Ma ci sta, perché al suo esordio nel DC Extended Universe, David F. Sandberg confeziona un’opera dalle atmosfere fiabesche e avventurose alla vecchia, e il taglio low–fi mi è parso sufficientemente genuino da andare oltre il nostalgismo cinico.

I ragazzini se la cavano alla grande. In particolare Jack Dylan Grazer, che nel film interpreta Freddy Freeman, ha quell'aria "So '80s" alla Fred Savage.

Il santuario del mago Shazam - colui che designa il giovane Billy come proprio campione e successore - ha quell’aria po’ pezzotta da Tempio maledetto, mentre le decorazioni natalizie paiono uscite da Gremlins. Le mostruose incarnazioni dei sette vizi capitali, di contro, hanno un non so ché alla Raimi, mentre il costume pompato di Zachary Levi, nonostante venga via per una milionata di dollari al pezzo (giuro!), ricorda inevitabilmente quello del vecchio Flash televisivo.

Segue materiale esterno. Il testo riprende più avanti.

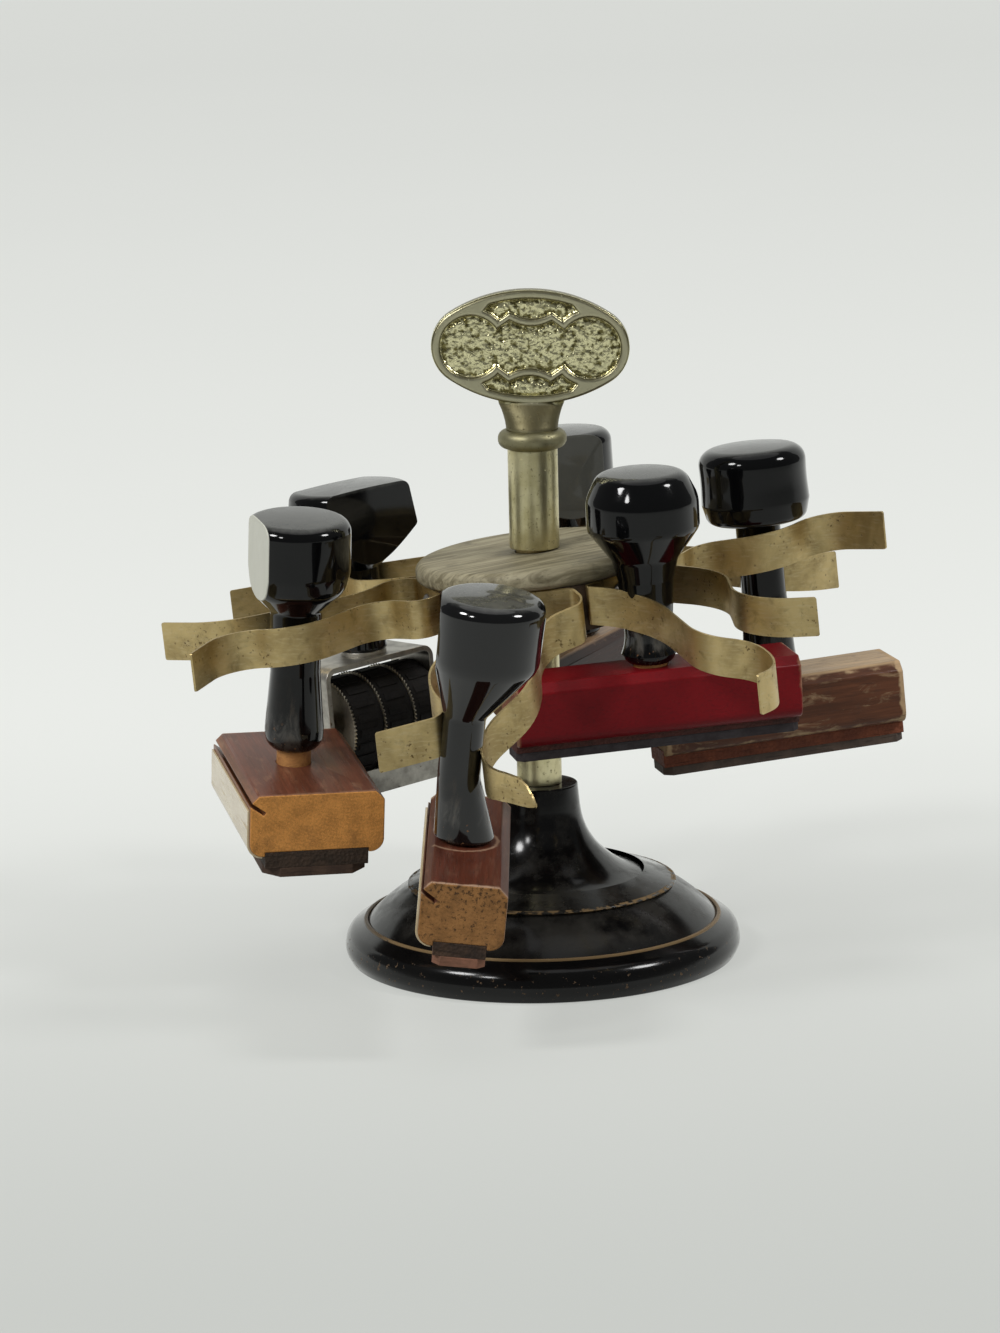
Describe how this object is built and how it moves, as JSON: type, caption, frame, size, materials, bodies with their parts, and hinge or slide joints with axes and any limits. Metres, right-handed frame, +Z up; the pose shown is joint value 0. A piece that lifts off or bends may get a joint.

Eppoi c’è la città di Philadelphia, che tra neve e luce secca, gli addobbi natalizi, le periferie scalcinate e la scalinata di Rocky, conferisce al film di Sandberg un’identità molto forte e, in qualche modo, lo afferra per i piedi, impedendo al taglio scanzonato di salire troppo in alto. Nonostante abbia dei poteri che ricordano quelli di Superman, Shazam è pur sempre un ragazzino che si è infilato nel corpo di un adulto. Un ragazzino ribelle, per giunta, che prima ancora di salvare delle vite, pensa bene di adoperare il suo nuovo aspetto per comprare delle birre, e che impara a domare i vari poteri grazie all’insistenza dell’amico Freddy, fanatico di supereroi (DC). Tra l’altro, tutta la parte dell’apprendimento è particolarmente gustosa, filmata a quadri come fosse un film di Méliès e poi data in pasto a YouTube. Peccato solo che vada un po’ troppo per le lunghe.

Ricordiamo che Shazam all’inizio si chiamava Capitan Marvel, ma poi è saltato fuori quell’altro ed è finita come è finita.

Humour, dicevo, ma senza la caciara di un Aquaman o di un Thor: Ragnarok, o le risate sbocccate di Deadpool. Qui siamo più dalle parti dell’Hancock di Peter Berg, anche in via di un sottofondo agrodolce che tocca le tematiche della famiglia e dell’abbandono e che, se da una parte permette al film di sviluppare una visone corale piuttosto netta, valorizzando tutto il cast (azzeccato persino nei ruoli di contorno), dall’altra sega un po’ le gambe alla componente super. Ho avuto la sensazione che gli sceneggiatori Henry Gayden e Darren Lemke si siano fatti prendere un po’ la mano e abbiano gettato troppa carne al fuoco, senza poi riuscire a gestirla per bene; nulla di critico, ma a risentire di questo squilibrio è stato soprattutto il malvagio Thaddeus Sivana, interpretato da Mark Strong.

Mark Strong se la cava bene nel ruolo del villain e forse avrebbe meritato più respiro.

Detto questo, nel complesso mi è forse pesato di più tutto il product placement infilato a muzzo (che, OK, in qualche modo rientra nel taglio “meta” del film, ma insomma), nonché una certa idiosincrasia tra il carattere schivo del giovane protagonista e la sboronaggine della sua controparte super. Ma per il resto, film godibilissimo che ad avercene, con sequenze d’azione sfiziose e un sacco di belle trovate: dopo Aquaman, siamo già al secondo giro buono di fila per l’universo cinematografico DC.

Ho visto Shazam! In anteprima grazie a una proiezione stampa alla quale siamo stati gentilmente invitati; al netto del solito discorso, il doppiaggio in italiano non mi è parso così male, ma sentire Don’t Stop Me Now in una roba di supertizi due volte nel giro di due mesi mi è parso esagerato, ecco.